The book, Down Came the Rain, is set in the aftermath of Hurricane Harvey and tells the story of Eliza Brady, an 11th grader who is forced to transfer to a new school after Harvey destroys her home. As she settles into life at her new campus, Eliza meets Javier Garza, another eco-anxious youth, and the two throw themselves into climate activism. Through the course of the book, the connection between the two young protagonists grows as they find love in the face of climate adversity.
Mathieu, now in her 19th year as an educator, has been teaching for long enough to see a shift in how preoccupied her students are with climate change. When her first book, The Truth About Alice, came out in 2014, she says her students discussed climate change, but it wasn’t front and center in their minds like it is for the teenagers she teaches today.
“If I asked my kids to pull out a piece of paper numbered one to three and asked them to write down their top three worries, I bet for a lot of the kids climate change would be in that top three—maybe even number one for a lot of them,” Mathieu says.

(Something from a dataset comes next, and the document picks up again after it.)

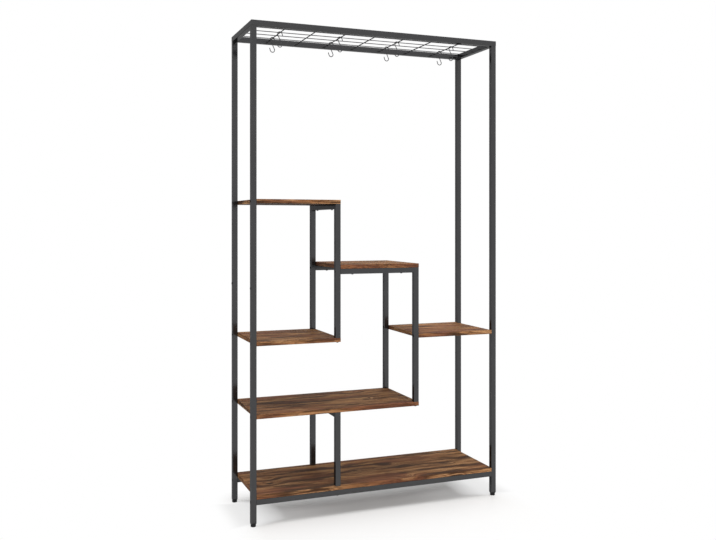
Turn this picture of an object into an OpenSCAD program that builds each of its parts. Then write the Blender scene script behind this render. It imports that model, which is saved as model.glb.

Mathieu, who lives in Westbury, is a sufferer of eco-anxiety herself. During Harvey, she and her husband took shifts sleeping so they could watch their house for flooding. Although large portions of their neighborhood flooded, their house ended up being safe—a little island in the middle of the floodplain. It was all too close for comfort, and Mathieu remembers feeling guilty about the fact that her house didn’t flood when those of so many of her neighbors did. She ended up with a bit of Harvey-induced PTSD. “It probably took me about two years after Harvey to be able to enjoy the sound of rain,” Mathieu says. In her book, Javier has full-blown panic attacks whenever it rains and seeks counseling from a social worker to learn methods to cope with his fears.
Climate change is a complex issue to unpack in a YA novel, and Mathieu wanted to make sure that there was a dialogue on class and race in the book. When climate disasters like the 2021 winter storm strike, it’s often the poorest among us who are hit the hardest, since it’s more challenging for them to financially rebuild or access aid. “A lot of the poorest people on the globe who have contributed the least to climate change are going to feel the effects the most,” Matthieu says. Throughout the course of Down Came the Rain, the character of Eliza, who is white and comes from a solidly upper middle-class background, is forced to come to terms with her privilege and learn just how much things like class and race intersect with climate change.
At one point in the book, Eliza, who has formed an on-campus environmental activism group, slashes the tires of several of her school’s buses because she is enraged by how much carbon dioxide they spew into the atmosphere. But before her little act of eco-vandalism, Eliza didn’t stop to consider how not having access to buses would affect her school’s poorest students, who might not be able to get to school without them.
“She slowly becomes aware of her privilege,” Mathieu says. “She’s not a bad person, she’s just a privileged white girl and she’s just having to learn. I felt that it would be meaningful for readers from all walks of life to be able to see how those things intersect.”
Toward the end of the book, Eliza has a huge confrontation with her dad, who works for an oil and gas company. Young and idealistic, she doesn’t understand why he can’t just quit his job. Her dad is a caring person who believes that climate change is real, but he’s worked in oil and gas his entire life and doesn’t know any other way to support his family. It’s a scenario that’s easy to imagine happening in real life in homes across the city. Houston is the energy capital of the world, and its economy will have to eventually shift away from Big Oil if we are going to address climate change on a local level. For many, that would seem impossible. Mathieu herself isn’t sure how such a massive shift would work, and says Houston’s potential oil-less future raises some prescient questions.
“How do we untangle ourselves as a country and as a world from fossil fuels? How do we do it? It’s very difficult,” she says. “I certainly don’t have the answers, but I do think that having a book that brings it up and brings it to the forefront of people’s minds, especially young people’s minds, is really important.”
While she’s leaving the big questions like oil and gas divestment to the experts, Mathieu is hopeful that through reading Down Came the Rain, young adults will be able to better come to terms with their climate angst. “We look to fiction to try to make sense of things,” she says. “My big goal with this book is to help young people be able to name that eco-anxiety, and if they have it, to feel less alone.”